The following table summarizes activity related to our gross unrecognized tax benefits, excluding interest and penalties, for the years ended December 31, 2025, 2024 and 2023 (in thousands):
Year Ended December 31,
202520242023
Beginning Balance$22,424 $33,599 $39,172 
Increases related to prior year tax positions17,187 1,450 — 
Decreases related to prior year tax positions(762)(858)— 
Increases related to current year tax positions712 658 790 
Decreases based on settlements with taxing authorities(20,043)(1,965)— 
Decreases due to lapse of statute limitations(643)(10,234)(6,743)
Foreign currency translation878 (226)380 
Ending Balance$19,753 $22,424 $33,599 
The total amount of unrecognized tax benefits as of December 31, 2025, 2024 and 2023 that, if recognized, would affect the effective tax rate are $12.1 million, $11.9 million and $7.6 million, respectively.
We recognized $0.8 million of interest and penalties benefit and $0.7 million and $0.6 million of interest and penalties expense within Provision (benefit) for income taxes on our Consolidated Statements of Operations for the years ended December 31, 2025, 2024 and 2023. Total accrued interest and penalties as of December 31, 2025 and 2024 were $1.1 million and $1.9 million, respectively, and are included within Other non-current liabilities in our Consolidated Balance Sheets.
We are currently under audit by several foreign jurisdictions. It is likely that the examination phase of some of those audits will conclude in the next 12 months. There are many factors, including factors outside of our control, which influence the progress and completion of those audits.
We are subject to claims for tax assessments by foreign jurisdictions. On August 5, 2025, Groupon S.r.l. and the Italian Tax Authority reached an agreement in principle to resolve the Italy 2012 and 2017 Assessments. On December 29, 2025, Groupon S.r.l. and the Italian tax authorities entered into a binding framework agreement that definitively resolves all outstanding tax disputes involving Groupon S.r.l. Under the terms of the agreement, the total settlement amount was approximately $25.3 million (€21.5 million). Of this amount, $10.4 million (€8.9 million) had previously been paid through installment plans. As a result, Groupon S.r.l. paid an additional $14.8 million (€12.6 million) in December 2025, representing the net amount due after accounting for the refund of prior payments. An immaterial additional amount was paid in the first quarter of 2026. Following these payments, the Company considers the matters covered by the Italy 2012 and 2017 Assessments to be effectively settled as of December 31, 2025, and the Company does not expect any further material obligations relating to these assessments.

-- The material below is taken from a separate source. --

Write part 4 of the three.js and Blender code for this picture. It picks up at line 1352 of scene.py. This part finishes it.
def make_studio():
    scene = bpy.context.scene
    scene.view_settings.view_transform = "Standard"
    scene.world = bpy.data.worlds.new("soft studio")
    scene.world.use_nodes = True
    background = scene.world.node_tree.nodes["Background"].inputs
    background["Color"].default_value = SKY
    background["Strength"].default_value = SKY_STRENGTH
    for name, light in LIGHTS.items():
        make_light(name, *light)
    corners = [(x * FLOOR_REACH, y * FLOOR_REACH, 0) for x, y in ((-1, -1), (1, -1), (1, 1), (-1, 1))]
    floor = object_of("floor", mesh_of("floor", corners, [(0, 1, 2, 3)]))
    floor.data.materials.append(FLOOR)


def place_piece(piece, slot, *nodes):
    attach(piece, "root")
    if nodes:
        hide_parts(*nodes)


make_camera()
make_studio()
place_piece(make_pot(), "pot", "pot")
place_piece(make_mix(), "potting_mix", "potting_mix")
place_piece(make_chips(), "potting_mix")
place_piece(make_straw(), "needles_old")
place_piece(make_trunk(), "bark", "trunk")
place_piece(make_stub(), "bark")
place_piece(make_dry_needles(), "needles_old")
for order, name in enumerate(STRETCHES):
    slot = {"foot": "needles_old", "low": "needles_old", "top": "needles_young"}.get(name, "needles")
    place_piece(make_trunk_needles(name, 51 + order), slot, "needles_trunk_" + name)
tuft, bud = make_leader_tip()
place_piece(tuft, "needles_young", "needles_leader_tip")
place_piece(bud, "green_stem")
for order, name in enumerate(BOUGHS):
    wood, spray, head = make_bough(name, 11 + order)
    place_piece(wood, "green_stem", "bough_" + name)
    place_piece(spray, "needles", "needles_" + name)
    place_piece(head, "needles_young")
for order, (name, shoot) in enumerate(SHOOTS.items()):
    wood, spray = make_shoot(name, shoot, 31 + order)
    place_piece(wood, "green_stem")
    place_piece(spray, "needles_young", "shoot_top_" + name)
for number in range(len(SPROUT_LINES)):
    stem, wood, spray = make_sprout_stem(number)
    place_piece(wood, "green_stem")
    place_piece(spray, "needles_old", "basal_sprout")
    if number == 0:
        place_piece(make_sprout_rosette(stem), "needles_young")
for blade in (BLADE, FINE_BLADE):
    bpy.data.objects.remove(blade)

In general, it is our practice and intention to reinvest the earnings of our non-U.S. subsidiaries in those operations or remit such earnings in a tax-efficient manner. Additionally, an actual repatriation from our non-U.S. subsidiaries could be subject to foreign and U.S. state income taxes. Aside from limited exceptions for which the related deferred tax liabilities recognized as of December 31, 2025 and 2024 are immaterial, we do not intend to distribute earnings of foreign subsidiaries for which we have an excess of the financial reporting basis over the tax basis of our investments and therefore have not recorded any deferred taxes related to such amounts. The actual tax cost resulting from a distribution would depend on income tax laws and circumstances at the time of distribution. Determination of the amount of unrecognized deferred tax liability related to the excess of the financial reporting basis over the tax basis of our foreign subsidiaries is not practical due to the complexities associated with the calculation.

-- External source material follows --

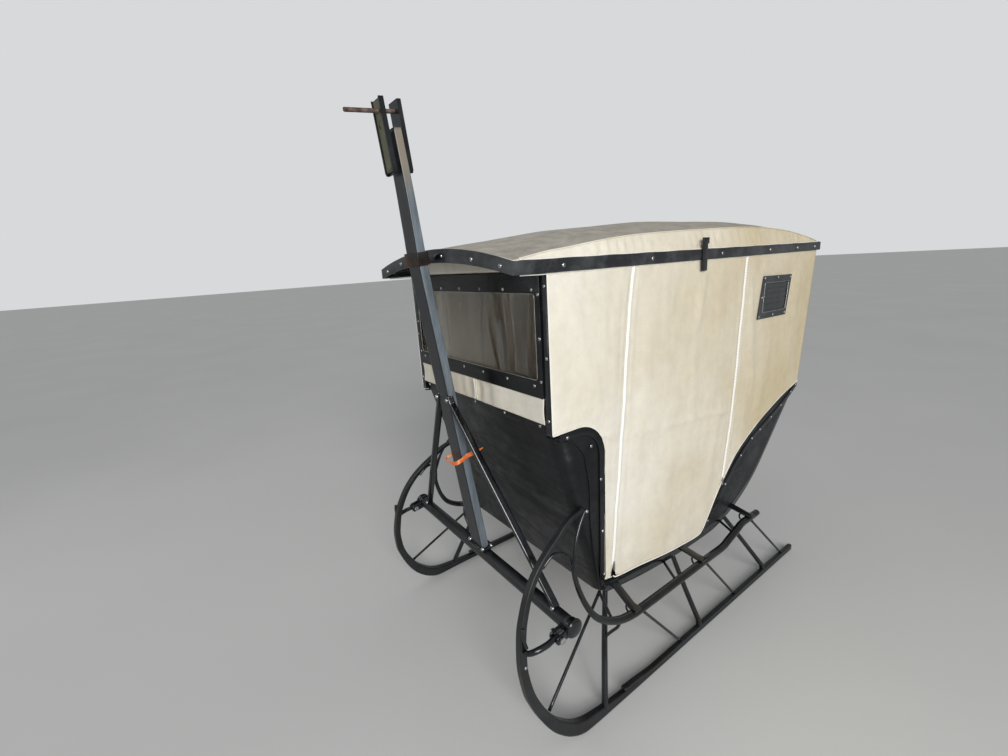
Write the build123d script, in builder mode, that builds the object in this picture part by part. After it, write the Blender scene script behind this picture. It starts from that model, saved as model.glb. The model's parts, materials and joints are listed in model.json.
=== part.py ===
from build123d import *
import os
from math import atan, cos, hypot, radians, sin, tan

# A light horse drawn sleigh with a canvas cab, its T shaped pole swung up against the roof.
# Millimetres. Z is up and Z = 0 is the floor, the front faces -Y, and +X is the sleigh's left.
# Drawn from a datum on the floor, midway between the runners and midway along their flat length.
# Each piece is saved moved along Y, so that the origin comes under the middle of the whole length.

ORIGIN_SHIFT_Y = 35.1

# Runners: bent steel bars that lean inwards as they rise
TRACK = 972
RUNNER_LEAN = 8.0
RUNNER_WIDTH = 26
RUNNER_DEPTH = 30
RUNNER_REAR_Y = 735
NOSE_Y = -888
NOSE_RADIUS = 248
NOSE_TOP_Z = 380
CREST_RADIUS = 285
CREST_SLOPE = 31.0
CREST_DEPTH = 24
TIP_Y = -560
TIP_DEPTH = 14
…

Enactment of the One Big Beautiful Bill Act
On July 4, 2025, the OBBB Act was enacted into law in the U.S. The OBBB Act introduces significant changes to the federal income tax code, including changes to the deductibility of R&D expenses, bonus depreciation, limitation on interest deductibility, international taxation and minimum tax rules.

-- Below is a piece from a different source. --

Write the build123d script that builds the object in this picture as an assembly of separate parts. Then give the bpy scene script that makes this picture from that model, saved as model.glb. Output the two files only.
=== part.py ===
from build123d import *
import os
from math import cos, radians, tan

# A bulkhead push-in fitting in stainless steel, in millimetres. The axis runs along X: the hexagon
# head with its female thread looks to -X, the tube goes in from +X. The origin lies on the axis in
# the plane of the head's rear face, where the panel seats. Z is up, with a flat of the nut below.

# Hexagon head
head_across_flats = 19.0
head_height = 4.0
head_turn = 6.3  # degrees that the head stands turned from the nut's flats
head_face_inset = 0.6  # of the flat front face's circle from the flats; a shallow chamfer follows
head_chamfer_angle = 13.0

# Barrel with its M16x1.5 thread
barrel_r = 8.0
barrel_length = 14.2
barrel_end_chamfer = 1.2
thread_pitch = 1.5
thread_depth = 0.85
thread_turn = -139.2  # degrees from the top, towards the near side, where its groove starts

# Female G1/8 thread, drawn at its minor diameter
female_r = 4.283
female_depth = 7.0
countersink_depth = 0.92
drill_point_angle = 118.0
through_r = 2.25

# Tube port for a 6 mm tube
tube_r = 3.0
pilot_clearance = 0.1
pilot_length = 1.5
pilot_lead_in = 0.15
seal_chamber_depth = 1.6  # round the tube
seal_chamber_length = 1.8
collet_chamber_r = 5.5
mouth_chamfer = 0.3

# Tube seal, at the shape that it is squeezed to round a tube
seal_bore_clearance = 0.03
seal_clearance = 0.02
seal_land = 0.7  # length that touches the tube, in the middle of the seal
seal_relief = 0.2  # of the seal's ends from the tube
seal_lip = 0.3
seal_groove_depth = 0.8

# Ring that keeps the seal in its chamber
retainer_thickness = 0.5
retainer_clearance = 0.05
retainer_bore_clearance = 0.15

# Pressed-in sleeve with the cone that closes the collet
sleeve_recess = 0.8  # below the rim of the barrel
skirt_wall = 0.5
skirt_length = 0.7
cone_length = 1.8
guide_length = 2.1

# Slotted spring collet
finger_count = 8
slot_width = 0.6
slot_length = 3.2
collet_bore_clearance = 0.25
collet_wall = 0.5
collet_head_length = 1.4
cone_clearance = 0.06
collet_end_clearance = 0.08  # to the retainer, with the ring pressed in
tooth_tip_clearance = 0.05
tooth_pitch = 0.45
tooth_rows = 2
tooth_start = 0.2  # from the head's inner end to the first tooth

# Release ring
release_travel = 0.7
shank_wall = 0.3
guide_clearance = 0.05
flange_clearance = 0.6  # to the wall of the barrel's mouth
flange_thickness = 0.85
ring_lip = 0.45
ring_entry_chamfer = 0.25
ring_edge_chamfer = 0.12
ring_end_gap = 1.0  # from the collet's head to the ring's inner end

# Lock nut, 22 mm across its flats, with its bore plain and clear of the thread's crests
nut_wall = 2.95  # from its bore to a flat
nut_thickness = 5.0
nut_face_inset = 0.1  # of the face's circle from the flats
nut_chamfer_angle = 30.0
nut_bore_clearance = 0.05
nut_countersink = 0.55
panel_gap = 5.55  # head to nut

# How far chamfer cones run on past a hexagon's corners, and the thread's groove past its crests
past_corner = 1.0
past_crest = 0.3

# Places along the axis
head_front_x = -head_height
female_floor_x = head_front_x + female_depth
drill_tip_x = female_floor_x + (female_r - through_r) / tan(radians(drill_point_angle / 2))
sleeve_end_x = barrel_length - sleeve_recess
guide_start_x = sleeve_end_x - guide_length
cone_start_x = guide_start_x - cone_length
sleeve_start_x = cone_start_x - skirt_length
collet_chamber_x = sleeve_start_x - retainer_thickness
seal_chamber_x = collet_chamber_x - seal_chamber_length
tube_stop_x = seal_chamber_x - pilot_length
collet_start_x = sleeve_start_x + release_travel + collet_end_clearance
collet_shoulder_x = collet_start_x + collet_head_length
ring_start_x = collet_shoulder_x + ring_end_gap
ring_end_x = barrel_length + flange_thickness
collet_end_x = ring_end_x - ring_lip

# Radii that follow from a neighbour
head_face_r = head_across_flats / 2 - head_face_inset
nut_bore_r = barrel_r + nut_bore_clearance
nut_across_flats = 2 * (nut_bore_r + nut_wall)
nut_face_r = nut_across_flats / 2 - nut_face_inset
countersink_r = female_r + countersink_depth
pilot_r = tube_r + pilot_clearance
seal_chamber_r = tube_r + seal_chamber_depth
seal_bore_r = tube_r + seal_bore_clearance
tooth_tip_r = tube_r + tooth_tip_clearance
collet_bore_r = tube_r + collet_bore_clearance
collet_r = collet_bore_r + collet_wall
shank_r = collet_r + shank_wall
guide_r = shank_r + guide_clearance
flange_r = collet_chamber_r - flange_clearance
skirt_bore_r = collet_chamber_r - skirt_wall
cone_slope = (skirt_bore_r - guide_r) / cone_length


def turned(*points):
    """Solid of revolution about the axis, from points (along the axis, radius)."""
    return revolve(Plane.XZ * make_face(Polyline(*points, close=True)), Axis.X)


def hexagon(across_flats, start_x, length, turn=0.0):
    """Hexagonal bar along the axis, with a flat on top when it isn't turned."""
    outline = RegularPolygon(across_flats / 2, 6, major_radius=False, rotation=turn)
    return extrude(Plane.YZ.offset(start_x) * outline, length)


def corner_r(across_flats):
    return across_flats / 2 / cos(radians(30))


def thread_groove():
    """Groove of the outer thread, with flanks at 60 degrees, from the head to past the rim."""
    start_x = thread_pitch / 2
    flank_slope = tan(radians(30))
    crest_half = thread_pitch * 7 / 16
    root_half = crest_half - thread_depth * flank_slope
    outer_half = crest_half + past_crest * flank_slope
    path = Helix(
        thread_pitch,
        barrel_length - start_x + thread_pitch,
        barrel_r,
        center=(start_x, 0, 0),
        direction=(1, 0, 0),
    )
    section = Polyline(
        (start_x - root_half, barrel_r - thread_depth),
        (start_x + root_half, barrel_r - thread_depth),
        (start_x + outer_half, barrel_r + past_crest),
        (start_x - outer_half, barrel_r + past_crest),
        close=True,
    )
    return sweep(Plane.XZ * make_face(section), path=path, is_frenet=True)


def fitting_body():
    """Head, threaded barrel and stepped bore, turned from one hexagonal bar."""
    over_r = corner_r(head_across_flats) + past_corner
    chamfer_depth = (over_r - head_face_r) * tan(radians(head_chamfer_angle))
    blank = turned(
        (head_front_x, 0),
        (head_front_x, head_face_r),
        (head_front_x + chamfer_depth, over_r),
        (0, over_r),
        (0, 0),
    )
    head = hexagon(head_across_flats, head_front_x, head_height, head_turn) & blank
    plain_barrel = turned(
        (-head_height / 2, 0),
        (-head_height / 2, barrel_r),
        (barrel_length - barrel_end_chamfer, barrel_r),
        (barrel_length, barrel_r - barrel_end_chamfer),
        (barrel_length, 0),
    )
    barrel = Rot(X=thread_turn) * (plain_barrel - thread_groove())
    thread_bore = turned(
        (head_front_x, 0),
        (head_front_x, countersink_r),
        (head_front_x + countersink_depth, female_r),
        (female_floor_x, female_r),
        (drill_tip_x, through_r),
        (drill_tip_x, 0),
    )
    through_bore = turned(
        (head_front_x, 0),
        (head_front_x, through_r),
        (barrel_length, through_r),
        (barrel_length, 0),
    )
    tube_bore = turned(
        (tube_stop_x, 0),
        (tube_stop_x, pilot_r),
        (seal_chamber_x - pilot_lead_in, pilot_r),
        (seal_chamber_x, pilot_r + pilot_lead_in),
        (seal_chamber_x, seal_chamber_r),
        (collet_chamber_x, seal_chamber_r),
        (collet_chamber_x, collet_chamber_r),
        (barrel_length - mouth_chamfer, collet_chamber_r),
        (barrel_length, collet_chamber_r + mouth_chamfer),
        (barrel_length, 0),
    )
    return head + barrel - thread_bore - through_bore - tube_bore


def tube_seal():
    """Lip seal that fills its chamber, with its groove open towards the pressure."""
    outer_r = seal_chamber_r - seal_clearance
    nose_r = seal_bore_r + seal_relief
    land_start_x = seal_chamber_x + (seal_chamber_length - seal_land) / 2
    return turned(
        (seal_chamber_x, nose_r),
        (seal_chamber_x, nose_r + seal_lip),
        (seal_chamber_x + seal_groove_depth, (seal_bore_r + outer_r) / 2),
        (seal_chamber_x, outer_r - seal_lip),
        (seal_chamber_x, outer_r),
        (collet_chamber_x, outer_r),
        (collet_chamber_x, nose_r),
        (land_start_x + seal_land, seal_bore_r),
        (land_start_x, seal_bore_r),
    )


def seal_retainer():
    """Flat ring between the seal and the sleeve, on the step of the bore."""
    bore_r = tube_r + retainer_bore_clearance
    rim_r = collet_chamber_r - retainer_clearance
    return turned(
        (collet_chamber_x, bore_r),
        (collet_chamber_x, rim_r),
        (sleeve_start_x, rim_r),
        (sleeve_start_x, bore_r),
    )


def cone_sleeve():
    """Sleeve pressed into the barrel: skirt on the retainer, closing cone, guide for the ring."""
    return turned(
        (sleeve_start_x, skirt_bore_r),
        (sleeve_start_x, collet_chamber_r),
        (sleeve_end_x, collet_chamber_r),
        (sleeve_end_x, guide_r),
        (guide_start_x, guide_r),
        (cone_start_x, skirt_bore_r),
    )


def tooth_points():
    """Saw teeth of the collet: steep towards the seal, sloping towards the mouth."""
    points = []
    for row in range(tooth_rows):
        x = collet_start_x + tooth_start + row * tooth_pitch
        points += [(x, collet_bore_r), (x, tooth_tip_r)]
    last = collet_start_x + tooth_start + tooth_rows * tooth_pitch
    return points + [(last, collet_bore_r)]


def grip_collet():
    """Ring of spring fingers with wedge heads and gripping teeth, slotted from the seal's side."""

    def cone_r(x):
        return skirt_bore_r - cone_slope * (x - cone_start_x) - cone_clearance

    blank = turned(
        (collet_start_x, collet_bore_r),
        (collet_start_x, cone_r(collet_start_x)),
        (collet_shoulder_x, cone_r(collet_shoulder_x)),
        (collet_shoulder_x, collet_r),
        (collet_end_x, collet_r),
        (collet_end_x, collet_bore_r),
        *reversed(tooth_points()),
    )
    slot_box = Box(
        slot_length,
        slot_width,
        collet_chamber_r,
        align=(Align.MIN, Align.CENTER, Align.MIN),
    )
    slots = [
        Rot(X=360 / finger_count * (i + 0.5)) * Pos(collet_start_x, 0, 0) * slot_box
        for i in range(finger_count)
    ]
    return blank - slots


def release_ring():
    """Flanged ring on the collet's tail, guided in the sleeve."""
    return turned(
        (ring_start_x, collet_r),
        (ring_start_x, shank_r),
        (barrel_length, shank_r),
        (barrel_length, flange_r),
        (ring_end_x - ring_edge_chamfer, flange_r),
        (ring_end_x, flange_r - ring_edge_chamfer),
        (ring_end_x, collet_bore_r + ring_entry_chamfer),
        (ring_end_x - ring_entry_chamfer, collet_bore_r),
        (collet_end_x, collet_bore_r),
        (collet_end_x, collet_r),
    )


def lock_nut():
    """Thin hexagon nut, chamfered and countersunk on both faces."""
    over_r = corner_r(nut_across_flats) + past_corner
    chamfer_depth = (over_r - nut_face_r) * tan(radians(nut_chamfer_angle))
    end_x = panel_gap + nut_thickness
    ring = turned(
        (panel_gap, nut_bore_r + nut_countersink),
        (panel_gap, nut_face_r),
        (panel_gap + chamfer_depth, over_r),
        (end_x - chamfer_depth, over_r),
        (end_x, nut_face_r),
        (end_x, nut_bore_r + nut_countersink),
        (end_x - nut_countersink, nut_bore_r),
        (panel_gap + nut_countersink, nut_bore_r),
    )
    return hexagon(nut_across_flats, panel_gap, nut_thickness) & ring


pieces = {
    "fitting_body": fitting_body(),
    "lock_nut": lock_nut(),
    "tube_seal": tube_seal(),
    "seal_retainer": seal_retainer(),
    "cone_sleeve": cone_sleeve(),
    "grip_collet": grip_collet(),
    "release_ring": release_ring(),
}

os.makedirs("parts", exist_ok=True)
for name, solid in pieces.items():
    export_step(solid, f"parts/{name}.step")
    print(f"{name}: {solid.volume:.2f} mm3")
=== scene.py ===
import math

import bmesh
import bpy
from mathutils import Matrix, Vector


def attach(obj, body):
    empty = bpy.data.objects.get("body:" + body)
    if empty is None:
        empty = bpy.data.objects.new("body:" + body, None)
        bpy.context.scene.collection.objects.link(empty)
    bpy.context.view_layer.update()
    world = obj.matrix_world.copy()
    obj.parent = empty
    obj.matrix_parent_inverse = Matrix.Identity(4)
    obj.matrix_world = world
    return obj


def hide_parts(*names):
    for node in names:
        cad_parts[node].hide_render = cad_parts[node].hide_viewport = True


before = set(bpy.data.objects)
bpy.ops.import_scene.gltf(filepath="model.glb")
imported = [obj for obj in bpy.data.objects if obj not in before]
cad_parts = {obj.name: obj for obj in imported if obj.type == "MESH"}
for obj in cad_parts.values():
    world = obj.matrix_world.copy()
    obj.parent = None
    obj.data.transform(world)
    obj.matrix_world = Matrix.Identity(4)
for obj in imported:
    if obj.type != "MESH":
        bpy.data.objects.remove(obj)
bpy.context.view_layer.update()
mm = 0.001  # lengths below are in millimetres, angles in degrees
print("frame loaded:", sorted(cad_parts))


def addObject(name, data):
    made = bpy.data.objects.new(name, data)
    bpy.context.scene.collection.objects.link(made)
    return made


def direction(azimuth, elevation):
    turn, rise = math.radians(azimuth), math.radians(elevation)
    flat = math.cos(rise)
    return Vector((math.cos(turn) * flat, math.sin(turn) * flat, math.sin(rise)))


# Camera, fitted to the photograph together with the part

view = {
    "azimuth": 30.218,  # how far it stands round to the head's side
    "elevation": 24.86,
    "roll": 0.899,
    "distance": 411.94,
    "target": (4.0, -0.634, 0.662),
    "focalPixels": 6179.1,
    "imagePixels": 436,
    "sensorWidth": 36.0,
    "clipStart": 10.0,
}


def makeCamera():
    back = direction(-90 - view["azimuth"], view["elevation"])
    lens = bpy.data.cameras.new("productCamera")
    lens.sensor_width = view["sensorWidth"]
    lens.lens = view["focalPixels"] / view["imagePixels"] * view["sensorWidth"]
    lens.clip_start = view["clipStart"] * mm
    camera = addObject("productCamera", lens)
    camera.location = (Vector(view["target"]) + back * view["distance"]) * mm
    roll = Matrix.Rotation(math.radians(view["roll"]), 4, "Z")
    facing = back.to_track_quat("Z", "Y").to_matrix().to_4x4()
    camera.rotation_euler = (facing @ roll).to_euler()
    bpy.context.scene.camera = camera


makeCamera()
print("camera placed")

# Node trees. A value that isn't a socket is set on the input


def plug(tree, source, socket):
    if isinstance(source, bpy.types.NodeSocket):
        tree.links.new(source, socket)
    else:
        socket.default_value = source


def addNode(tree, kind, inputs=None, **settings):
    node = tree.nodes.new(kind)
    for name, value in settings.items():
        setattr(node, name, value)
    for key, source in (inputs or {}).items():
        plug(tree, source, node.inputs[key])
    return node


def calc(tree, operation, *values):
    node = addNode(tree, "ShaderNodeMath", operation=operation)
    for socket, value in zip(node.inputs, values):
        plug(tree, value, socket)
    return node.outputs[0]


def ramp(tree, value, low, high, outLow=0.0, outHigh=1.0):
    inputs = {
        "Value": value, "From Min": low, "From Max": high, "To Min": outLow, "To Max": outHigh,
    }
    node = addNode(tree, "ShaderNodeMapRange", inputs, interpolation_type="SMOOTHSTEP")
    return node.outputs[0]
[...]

We have included the impact of the OBBB Act in our financial statements as of December 31, 2025. This resulted in a benefit to our annual effective tax rate for the year ended December 31, 2025, primarily due to the elimination of the requirement to capitalize and amortize U.S. based R&D expenditures. The application of this provision resulted in favorable cash tax impacts for the 2025 tax year, as more R&D costs were deductible in the current period, reducing taxable income and current tax payments. In addition, the immediate deductibility of US based R&D expenditures reduced our US deferred tax assets that had been recorded under the prior rule requiring capitalization and amortization of those costs. This decrease was offset by a corresponding reduction in our valuation allowance.
We will continue to evaluate the implications of the OBBB Act, including potential state income tax conformity, and will adjust estimates and the impact to our income tax provision as additional guidance is issued.